With Western Europe taken care of, having freed up thousands of linear meters of shelf space without any political trouble, the British Library then moved on to papers from Eastern Europe, South America, and the U.S.A. They sent out notices of availability to the Library of Congress and the American Antiquarian Society, of Worcester, Massachusetts. The Library of Congress rejected everything, but the American Antiquarian Society, which owns a famous collection of early papers (bound in black with gold trim), took several titles, mainly covering the era of the Civil War and immediately afterward. "The redcoats are coming!" librarians there said, shelving the red-spined British volumes next to their black ones. Richard Bland College in Petersburg, Virginia, claimed several nineteenth-century runs. John Blair, head of the history department, says he would have taken more of the British Library's collection if his college had had more space; Blair remembers working as a stock boy in a large Massachusetts library in the fifties and hauling home dozens of unwanted newspaper volumes. "They just junked them," he said; he has used them for years in his classes. Blair likened the clearing out of newspaper collections to the overeager tearing up of track as the railroads went into decline. "Now maybe they regret losing some of those rights-of-way," he said.
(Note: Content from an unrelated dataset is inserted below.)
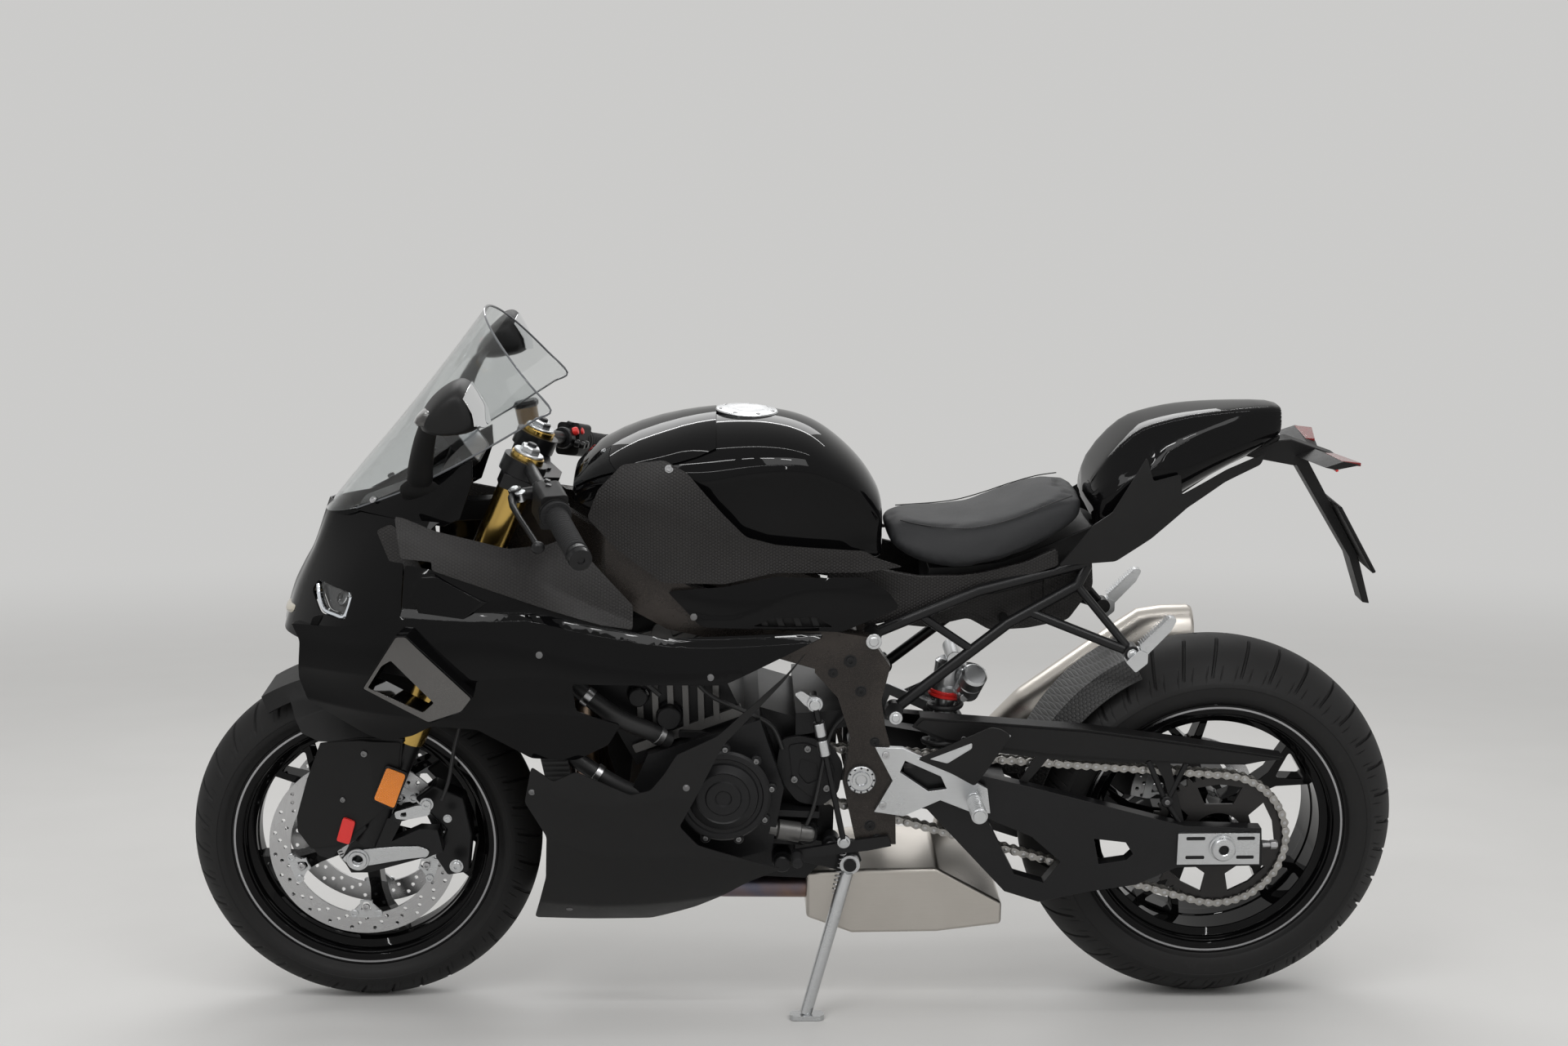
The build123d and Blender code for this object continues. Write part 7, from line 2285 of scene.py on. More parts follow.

No other libraries expressed interest in the huge remaining mass of U.S. material. The plan, blessed by the British Library's board, was to offer to dealers whatever libraries left unclaimed; anything dealers didn't want was to be thrown away: "Material for which we cannot find a home will be offered to dealers for sale, or as a last resort sent for pulping." Brian Lang, the director of the British Library, reiterated this plan in a letter to me: "The intention is that runs of newspapers for which no bids have been received will be pulped."